United is taking more risks
Despite hiring Kirby as president and Levy as CFO, United still has more outsiders than the average U.S. airline. Munoz surprised some when he named Haywood, a partner at Boston Consulting Group, as executive vice president and chief commercial officer.
That’s a job usually filled by an industry lifer, not a consultant — even one who has worked with airlines.
“You just don’t get to touch things as a consultant at the depth that you have to use them in the operating environment,” Mann said. “Whatever experience an outside consultant thinks they have, they’re about to get thrown into the deep end of the pool.”
Snyder said he was puzzled by Haywood’s hiring, but understands it now that United has hired Kirby. She may offer a fresh perspective, without being responsible for all commericial decisions.
While both Mann and Synder generally endorse hiring experienced management, they acknowledge airlines might consider outsiders for some roles. Mann said carriers sometimes add outsiders to run technology departments, which makes sense, since airlines for so long failed to invest in IT. Synder recommended carriers consider hiring non-airline people to help simplify their loyalty schemes. Most “are insane,” in their complexity, he said.

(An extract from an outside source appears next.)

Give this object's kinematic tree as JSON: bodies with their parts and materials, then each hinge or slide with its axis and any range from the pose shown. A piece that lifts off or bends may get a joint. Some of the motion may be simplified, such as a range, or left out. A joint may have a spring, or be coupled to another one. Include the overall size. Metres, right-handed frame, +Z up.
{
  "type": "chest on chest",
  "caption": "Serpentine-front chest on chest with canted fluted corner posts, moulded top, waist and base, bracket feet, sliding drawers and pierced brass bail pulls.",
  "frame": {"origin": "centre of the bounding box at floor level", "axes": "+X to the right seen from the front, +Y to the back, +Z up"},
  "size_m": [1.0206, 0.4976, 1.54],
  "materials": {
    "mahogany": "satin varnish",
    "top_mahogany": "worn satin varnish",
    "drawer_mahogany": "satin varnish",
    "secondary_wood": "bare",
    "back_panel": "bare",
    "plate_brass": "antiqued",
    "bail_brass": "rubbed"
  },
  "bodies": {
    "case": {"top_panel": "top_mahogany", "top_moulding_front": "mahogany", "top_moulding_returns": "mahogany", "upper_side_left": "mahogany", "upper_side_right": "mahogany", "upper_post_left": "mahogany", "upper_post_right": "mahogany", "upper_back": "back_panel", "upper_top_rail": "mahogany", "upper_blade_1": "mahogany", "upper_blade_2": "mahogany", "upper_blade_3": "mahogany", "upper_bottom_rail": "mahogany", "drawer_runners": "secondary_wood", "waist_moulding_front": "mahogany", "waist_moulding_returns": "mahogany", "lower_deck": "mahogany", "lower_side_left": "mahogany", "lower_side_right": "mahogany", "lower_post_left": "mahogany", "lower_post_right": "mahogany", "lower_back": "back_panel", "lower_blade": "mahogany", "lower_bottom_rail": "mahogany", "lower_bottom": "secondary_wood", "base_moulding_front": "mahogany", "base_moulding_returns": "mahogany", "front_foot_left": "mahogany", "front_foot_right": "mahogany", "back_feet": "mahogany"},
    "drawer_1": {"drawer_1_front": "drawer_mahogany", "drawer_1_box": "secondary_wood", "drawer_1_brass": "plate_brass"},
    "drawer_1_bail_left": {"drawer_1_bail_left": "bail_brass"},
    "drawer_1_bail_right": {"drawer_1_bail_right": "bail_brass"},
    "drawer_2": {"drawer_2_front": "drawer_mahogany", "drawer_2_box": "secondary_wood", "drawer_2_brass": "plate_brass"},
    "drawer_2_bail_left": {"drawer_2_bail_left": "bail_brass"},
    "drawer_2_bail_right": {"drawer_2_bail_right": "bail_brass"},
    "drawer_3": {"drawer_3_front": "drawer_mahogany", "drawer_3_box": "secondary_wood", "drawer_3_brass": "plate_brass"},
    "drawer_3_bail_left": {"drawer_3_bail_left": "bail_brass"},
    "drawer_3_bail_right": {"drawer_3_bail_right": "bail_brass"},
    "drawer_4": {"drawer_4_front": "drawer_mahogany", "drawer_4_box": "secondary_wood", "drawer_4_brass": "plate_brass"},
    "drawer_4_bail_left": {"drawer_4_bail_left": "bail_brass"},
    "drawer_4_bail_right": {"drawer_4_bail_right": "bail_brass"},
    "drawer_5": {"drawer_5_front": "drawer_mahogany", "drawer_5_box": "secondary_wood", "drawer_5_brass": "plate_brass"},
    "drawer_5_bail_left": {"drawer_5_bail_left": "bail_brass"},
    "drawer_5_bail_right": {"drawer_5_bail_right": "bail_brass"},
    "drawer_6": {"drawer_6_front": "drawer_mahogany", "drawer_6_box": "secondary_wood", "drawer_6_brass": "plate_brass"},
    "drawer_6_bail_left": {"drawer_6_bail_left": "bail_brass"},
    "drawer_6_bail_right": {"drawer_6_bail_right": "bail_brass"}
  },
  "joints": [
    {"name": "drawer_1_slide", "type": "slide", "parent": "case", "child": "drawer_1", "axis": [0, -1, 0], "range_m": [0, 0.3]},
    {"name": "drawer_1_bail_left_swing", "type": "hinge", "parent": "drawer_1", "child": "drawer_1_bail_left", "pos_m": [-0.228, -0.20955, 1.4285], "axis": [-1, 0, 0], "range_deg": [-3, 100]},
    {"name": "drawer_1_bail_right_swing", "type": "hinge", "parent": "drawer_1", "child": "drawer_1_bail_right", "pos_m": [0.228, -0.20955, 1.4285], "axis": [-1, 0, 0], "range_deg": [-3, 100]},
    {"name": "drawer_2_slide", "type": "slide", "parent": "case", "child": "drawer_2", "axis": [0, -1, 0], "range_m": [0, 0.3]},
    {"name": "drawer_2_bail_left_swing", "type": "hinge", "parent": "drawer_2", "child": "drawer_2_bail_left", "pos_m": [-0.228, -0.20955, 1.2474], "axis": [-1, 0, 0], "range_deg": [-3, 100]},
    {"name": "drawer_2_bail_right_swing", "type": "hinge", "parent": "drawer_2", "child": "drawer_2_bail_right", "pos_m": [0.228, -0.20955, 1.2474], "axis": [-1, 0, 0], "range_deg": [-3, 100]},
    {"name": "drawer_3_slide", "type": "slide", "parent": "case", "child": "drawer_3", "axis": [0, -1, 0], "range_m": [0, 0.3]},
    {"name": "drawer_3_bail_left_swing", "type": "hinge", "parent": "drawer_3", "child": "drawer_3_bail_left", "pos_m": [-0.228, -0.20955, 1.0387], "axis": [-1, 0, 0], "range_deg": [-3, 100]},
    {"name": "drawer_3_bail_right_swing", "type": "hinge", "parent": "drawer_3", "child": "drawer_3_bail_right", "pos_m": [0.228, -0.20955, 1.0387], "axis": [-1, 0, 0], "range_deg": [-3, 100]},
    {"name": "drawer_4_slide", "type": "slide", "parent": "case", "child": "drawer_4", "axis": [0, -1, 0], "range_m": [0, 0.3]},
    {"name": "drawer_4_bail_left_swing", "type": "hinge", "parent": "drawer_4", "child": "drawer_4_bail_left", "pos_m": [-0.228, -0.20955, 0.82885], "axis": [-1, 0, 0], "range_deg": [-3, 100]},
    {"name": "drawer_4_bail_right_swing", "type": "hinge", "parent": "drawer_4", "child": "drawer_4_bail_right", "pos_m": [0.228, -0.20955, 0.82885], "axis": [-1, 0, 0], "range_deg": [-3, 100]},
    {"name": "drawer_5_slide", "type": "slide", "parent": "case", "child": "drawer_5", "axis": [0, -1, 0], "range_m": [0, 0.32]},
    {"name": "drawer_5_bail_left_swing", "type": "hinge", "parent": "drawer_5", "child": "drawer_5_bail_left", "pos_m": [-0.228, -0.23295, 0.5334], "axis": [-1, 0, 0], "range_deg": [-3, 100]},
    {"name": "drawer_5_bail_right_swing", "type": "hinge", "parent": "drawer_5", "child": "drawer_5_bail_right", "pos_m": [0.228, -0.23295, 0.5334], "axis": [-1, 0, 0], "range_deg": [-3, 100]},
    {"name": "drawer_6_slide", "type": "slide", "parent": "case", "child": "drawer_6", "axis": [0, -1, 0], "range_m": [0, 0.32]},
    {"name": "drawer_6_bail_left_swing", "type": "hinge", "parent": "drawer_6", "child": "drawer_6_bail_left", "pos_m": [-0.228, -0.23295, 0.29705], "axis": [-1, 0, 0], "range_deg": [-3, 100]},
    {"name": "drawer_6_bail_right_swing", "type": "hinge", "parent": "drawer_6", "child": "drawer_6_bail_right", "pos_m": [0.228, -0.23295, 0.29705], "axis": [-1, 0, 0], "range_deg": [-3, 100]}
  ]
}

Still, for other jobs, both said airlines should stick with what works. That’s also the mantra of most institutional investors and analysts, many of whom cheered United’s recent moves. The investors know one person cannot unilaterally fix an airline, but they are nonetheless bullish on Kirby —United’s stock rose roughly 10 percent the day after it hired him.
“These are guys who have invested in Kirby’s last couple of companies, and they know him well,” Snyder said. “They know he has the skills to solve the problems United has today.”